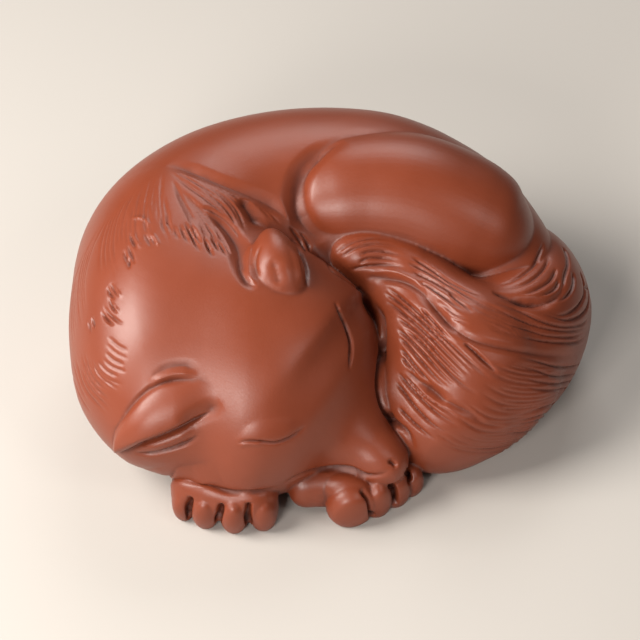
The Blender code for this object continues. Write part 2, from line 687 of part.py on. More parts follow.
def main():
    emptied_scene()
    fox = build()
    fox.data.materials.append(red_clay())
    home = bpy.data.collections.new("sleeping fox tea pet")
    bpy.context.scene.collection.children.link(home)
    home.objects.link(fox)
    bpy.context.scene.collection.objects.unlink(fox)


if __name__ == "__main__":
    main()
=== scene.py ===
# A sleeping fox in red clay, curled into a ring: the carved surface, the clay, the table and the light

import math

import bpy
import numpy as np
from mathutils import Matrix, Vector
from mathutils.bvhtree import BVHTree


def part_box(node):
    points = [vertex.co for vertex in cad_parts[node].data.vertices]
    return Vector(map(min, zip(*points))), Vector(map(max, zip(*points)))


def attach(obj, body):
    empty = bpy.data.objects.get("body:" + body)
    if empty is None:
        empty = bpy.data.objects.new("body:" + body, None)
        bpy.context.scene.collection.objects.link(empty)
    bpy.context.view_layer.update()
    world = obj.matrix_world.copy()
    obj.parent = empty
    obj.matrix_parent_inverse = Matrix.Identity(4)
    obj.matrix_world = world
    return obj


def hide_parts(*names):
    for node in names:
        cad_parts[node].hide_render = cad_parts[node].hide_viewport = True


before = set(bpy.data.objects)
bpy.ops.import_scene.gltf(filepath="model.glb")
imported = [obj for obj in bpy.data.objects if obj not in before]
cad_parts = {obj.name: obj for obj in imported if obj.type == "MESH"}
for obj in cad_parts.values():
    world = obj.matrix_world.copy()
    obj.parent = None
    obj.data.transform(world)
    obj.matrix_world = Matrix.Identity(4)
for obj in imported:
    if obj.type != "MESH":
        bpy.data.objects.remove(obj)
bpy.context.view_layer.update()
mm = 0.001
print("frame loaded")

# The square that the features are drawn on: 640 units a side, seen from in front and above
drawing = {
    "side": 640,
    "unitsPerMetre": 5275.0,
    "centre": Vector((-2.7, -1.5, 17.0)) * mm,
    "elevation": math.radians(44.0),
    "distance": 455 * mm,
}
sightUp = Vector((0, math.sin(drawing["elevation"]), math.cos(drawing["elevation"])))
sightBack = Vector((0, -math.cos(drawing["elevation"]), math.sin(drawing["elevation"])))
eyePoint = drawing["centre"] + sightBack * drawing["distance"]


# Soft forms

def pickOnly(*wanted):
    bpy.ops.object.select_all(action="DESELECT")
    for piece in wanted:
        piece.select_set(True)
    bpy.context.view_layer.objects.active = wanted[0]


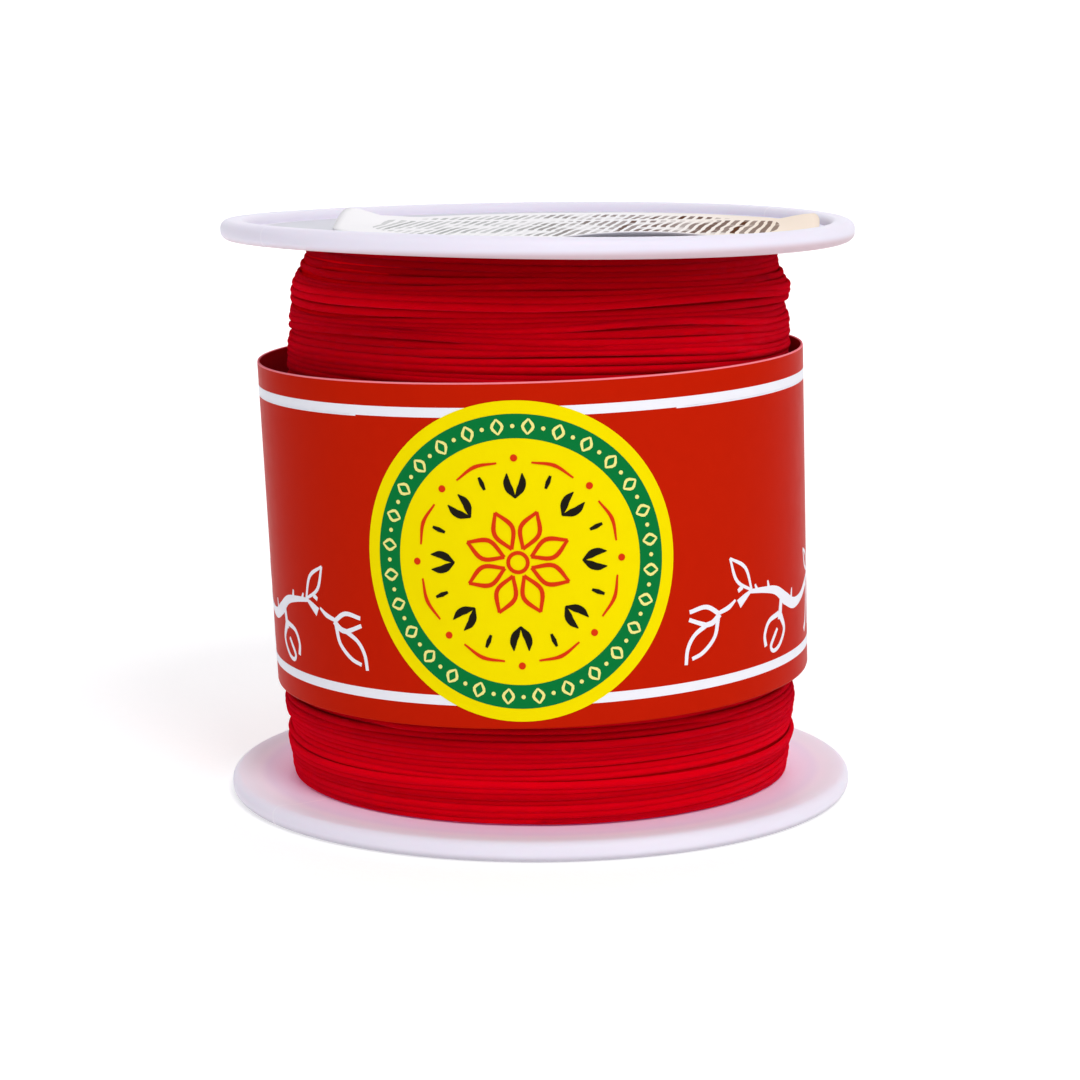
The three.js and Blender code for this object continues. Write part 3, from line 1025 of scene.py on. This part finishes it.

#### TASK GOAL
Each line from the line with "fox.data.materials.append(red_clay())" to the line with "imported = [obj" is to be echoed exactly; both boundary lines are included, and nothing else is to be output.

#### TASK OUTPUT
    fox.data.materials.append(red_clay())
    home = bpy.data.collections.new("sleeping fox tea pet")
    bpy.context.scene.collection.children.link(home)
    home.objects.link(fox)
    bpy.context.scene.collection.objects.unlink(fox)


if __name__ == "__main__":
    main()
=== scene.py ===
# A sleeping fox in red clay, curled into a ring: the carved surface, the clay, the table and the light

import math

import bpy
import numpy as np
from mathutils import Matrix, Vector
from mathutils.bvhtree import BVHTree


def part_box(node):
    points = [vertex.co for vertex in cad_parts[node].data.vertices]
    return Vector(map(min, zip(*points))), Vector(map(max, zip(*points)))


def attach(obj, body):
    empty = bpy.data.objects.get("body:" + body)
    if empty is None:
        empty = bpy.data.objects.new("body:" + body, None)
        bpy.context.scene.collection.objects.link(empty)
    bpy.context.view_layer.update()
    world = obj.matrix_world.copy()
    obj.parent = empty
    obj.matrix_parent_inverse = Matrix.Identity(4)
    obj.matrix_world = world
    return obj


def hide_parts(*names):
    for node in names:
        cad_parts[node].hide_render = cad_parts[node].hide_viewport = True


before = set(bpy.data.objects)
bpy.ops.import_scene.gltf(filepath="model.glb")
imported = [obj for obj in bpy.data.objects if obj not in before]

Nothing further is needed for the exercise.